— Begin —
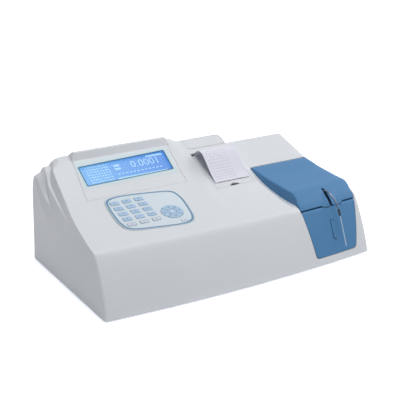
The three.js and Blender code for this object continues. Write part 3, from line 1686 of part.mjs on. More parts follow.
for (let i = 0; i < wheel.filters; i += 1) {
  const angle = Math.PI / 2 + i / wheel.filters * Math.PI * 2;
  filterHoles.push(rodX(
    wheelLeft - gap, wheelLeft + wheel.thick + gap,
    bench.beamY + wheel.filterTrack * Math.cos(angle), wheelZ + wheel.filterTrack * Math.sin(angle),
    wheel.filterRadius, rear.rodSegments,
  ));
}
addSolid('filter_wheel', cut(joined([wheelDisc, wheelHub, wheelShaft]), filterHoles), finishes.aluminium);
const detectorFrom = places.motorWall + bench.wallThick / 2 + gap;
const detectorTo = wheelLeft - detector.wheelRoom;
addSolid('detector', block(
  (detectorFrom + detectorTo) / 2, bench.beamY, bench.beamZ,
  detectorTo - detectorFrom, detector.half * 2, detector.half * 2,
), finishes.darkPlastic);

// Pump: a body with an open cavity and its rotor
const pumpFront = pump.y - pump.deep / 2;
const pumpRear = pump.y + pump.deep / 2;
const cavityFloor = pumpRear - pump.cavityDeep;
const pumpBody = standingBlock(
  places.pump, pump.y, floorZ, pump.half * 2, pump.deep, pump.z + pump.half - floorZ,
);
const pumpCavity = rodY(cavityFloor, pumpRear + gap, places.pump, pump.z, pump.cavity, pump.segments);
const pumpShaftHole = rodY(0, pumpRear, places.pump, pump.z, pump.shaft + gap, lid.steps);
addSolid('pump_body', cut(pumpBody, [pumpCavity, pumpShaftHole]), finishes.darkPlastic);
const rotorFrom = cavityFloor + gap;
const rotorParts = [
  rodY(rotorFrom, rotorFrom + pump.rotorLength, places.pump, pump.z, pump.rotorCore, pump.segments),
  rodY(pumpFront, rotorFrom + gap, places.pump, pump.z, pump.shaft, lid.steps),
];
for (let i = 0; i < pump.rollers; i += 1) {
  const angle = i / pump.rollers * Math.PI * 2;
  rotorParts.push(rodY(
    rotorFrom, rotorFrom + pump.rotorLength,
    places.pump + pump.rollerTrack * Math.cos(angle), pump.z + pump.rollerTrack * Math.sin(angle),
    pump.rollerRadius, rear.rodSegments,
  ));
}
addSolid('pump_rotor', joined(rotorParts), finishes.steel);

export default analyzer;
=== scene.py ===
"""Looks of a benchtop chemistry analyzer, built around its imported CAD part. Metres, Z up.

The surfaces are worked out in millimetres from the sizes of the CAD part, with finer steps and
rounded edges, and are turned to metres when a mesh is made.
"""

import json
import math
from types import SimpleNamespace as Sizes

import bmesh
import bpy
import numpy as np
from mathutils import Matrix, Vector

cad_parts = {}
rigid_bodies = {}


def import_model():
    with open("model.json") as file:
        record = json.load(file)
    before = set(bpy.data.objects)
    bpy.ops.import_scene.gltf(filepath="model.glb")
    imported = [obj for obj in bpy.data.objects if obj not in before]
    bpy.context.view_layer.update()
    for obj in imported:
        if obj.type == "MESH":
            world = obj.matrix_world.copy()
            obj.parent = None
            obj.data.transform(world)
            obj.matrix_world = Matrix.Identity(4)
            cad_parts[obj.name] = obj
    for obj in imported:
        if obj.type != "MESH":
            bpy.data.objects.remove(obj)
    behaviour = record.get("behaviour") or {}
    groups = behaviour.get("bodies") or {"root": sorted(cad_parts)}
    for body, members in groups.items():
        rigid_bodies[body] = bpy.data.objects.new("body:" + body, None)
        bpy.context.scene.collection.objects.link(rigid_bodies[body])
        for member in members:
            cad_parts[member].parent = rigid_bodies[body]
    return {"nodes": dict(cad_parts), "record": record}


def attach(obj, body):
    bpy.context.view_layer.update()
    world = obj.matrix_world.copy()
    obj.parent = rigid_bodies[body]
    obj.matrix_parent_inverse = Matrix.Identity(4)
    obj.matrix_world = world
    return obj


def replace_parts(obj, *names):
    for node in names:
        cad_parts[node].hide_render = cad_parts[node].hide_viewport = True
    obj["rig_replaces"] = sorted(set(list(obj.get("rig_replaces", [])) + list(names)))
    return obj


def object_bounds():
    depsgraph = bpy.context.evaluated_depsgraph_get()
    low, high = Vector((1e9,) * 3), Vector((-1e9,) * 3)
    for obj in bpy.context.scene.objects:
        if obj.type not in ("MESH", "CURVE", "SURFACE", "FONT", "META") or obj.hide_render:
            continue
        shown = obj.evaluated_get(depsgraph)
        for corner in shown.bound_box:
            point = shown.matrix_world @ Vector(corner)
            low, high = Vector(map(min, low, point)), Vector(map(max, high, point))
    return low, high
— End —
From the line containing "cad_parts[node].hide_render = cad_parts[node].hide_viewport" down to the line containing "point = shown.matrix_world" in the material above, reproduce every line exactly, including the two end lines.

        cad_parts[node].hide_render = cad_parts[node].hide_viewport = True
    obj["rig_replaces"] = sorted(set(list(obj.get("rig_replaces", [])) + list(names)))
    return obj


def object_bounds():
    depsgraph = bpy.context.evaluated_depsgraph_get()
    low, high = Vector((1e9,) * 3), Vector((-1e9,) * 3)
    for obj in bpy.context.scene.objects:
        if obj.type not in ("MESH", "CURVE", "SURFACE", "FONT", "META") or obj.hide_render:
            continue
        shown = obj.evaluated_get(depsgraph)
        for corner in shown.bound_box:
            point = shown.matrix_world @ Vector(corner)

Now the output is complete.